*Dataset content:*
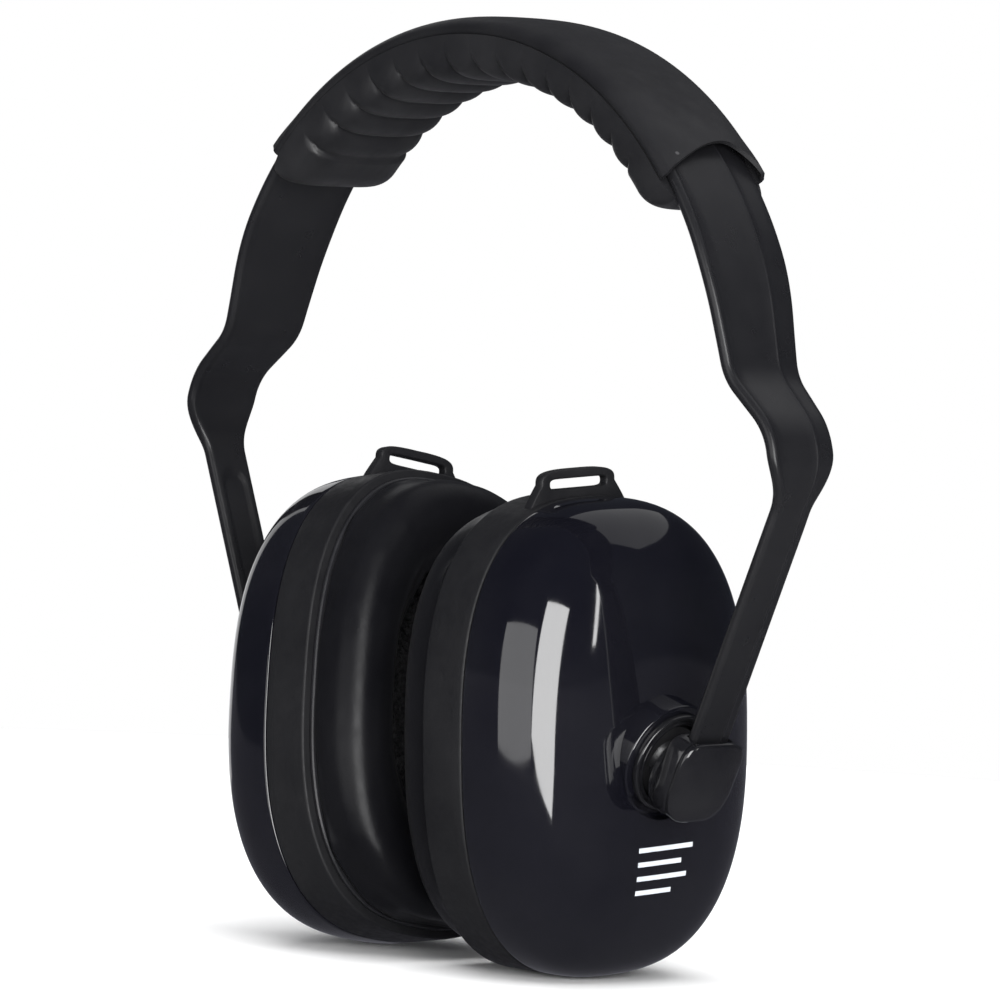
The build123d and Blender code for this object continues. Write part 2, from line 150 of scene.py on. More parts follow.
# ---- cup, measured outwards from the seam between shell and ring ----
CUP_HEIGHT = 110.0
CUP_WIDTH = 77.5
SQUARENESS = 2.55
POLE_SQUARENESS = 2.1
SHELL_DEPTH = 26.0
DOME_POWER = 3.2
DOME_STEPS = 44
POLE_ANGLE = 89.6
POLE_SPACING = 1.25  # above 1, the dome's outlines crowd towards the seam
SHELL_WALL = 2.6
SEAM_HALF = 0.15
SEAM_ROUND = 0.55
RING_DEPTH = 13.0
RING_WALL = 4.0
RING_ROUND = 0.6
RING_LAND = 4.0
GROOVE = 1.2
CUSHION_DEPTH = 15.0
CUSHION_POINTS = 96
CUSHION_INSET = 2.0
RIM_ROUND = 7.5
EAR_ROUND = 5.0
EAR_WIDTH = 40.0
EAR_HEIGHT = 68.0
EAR_POCKET = 4.0
PLATE_THICKNESS = 2.0
OUTLINE_POINTS = 128
PUFF_LIMIT = 1.6  # how far the simulation may swell the ear cushion
PUFF_FRAMES = 20
PUFF_SCALE = 8 * MM  # the simulation runs eight times larger than life
CREASE_DEPTH = 0.35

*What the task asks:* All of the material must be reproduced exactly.

*Written response:*
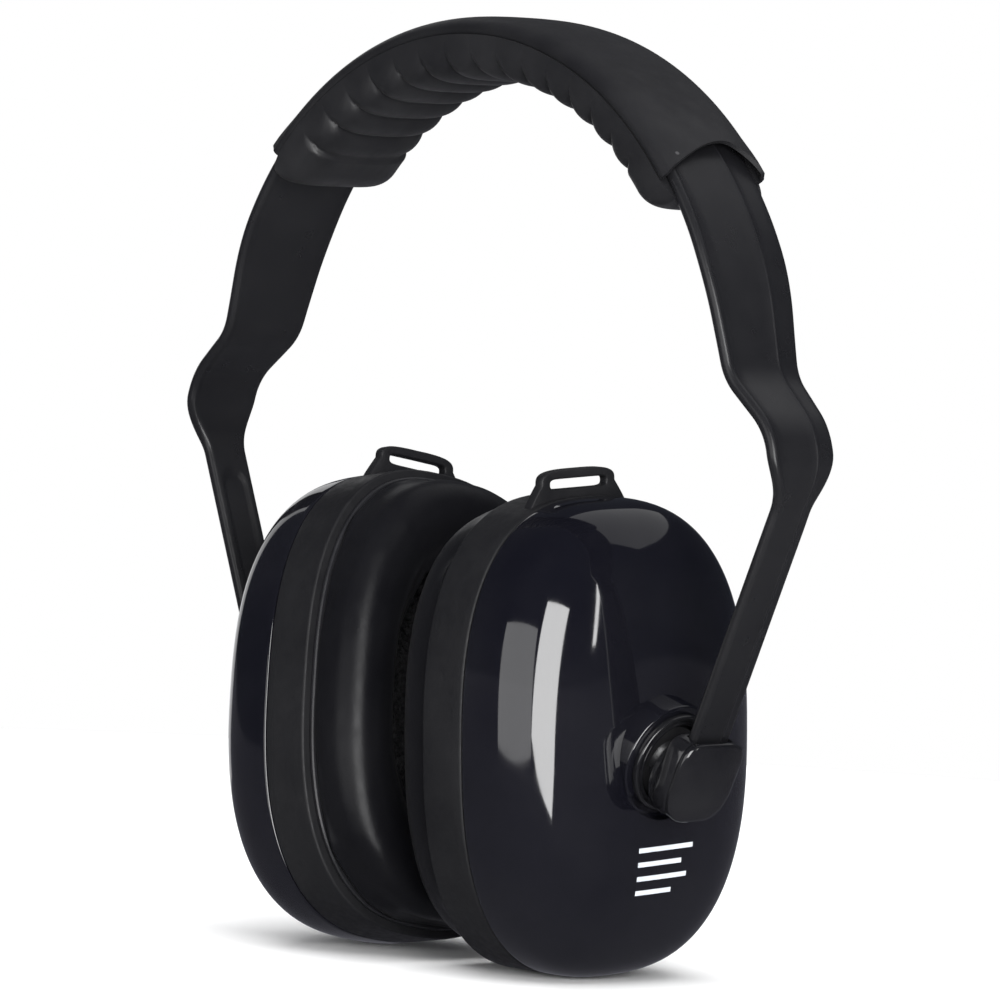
The build123d and Blender code for this object continues. Write part 2, from line 150 of scene.py on. More parts follow.
# ---- cup, measured outwards from the seam between shell and ring ----
CUP_HEIGHT = 110.0
CUP_WIDTH = 77.5
SQUARENESS = 2.55
POLE_SQUARENESS = 2.1
SHELL_DEPTH = 26.0
DOME_POWER = 3.2
DOME_STEPS = 44
POLE_ANGLE = 89.6
POLE_SPACING = 1.25  # above 1, the dome's outlines crowd towards the seam
SHELL_WALL = 2.6
SEAM_HALF = 0.15
SEAM_ROUND = 0.55
RING_DEPTH = 13.0
RING_WALL = 4.0
RING_ROUND = 0.6
RING_LAND = 4.0
GROOVE = 1.2
CUSHION_DEPTH = 15.0
CUSHION_POINTS = 96
CUSHION_INSET = 2.0
RIM_ROUND = 7.5
EAR_ROUND = 5.0
EAR_WIDTH = 40.0
EAR_HEIGHT = 68.0
EAR_POCKET = 4.0
PLATE_THICKNESS = 2.0
OUTLINE_POINTS = 128
PUFF_LIMIT = 1.6  # how far the simulation may swell the ear cushion
PUFF_FRAMES = 20
PUFF_SCALE = 8 * MM  # the simulation runs eight times larger than life
CREASE_DEPTH = 0.35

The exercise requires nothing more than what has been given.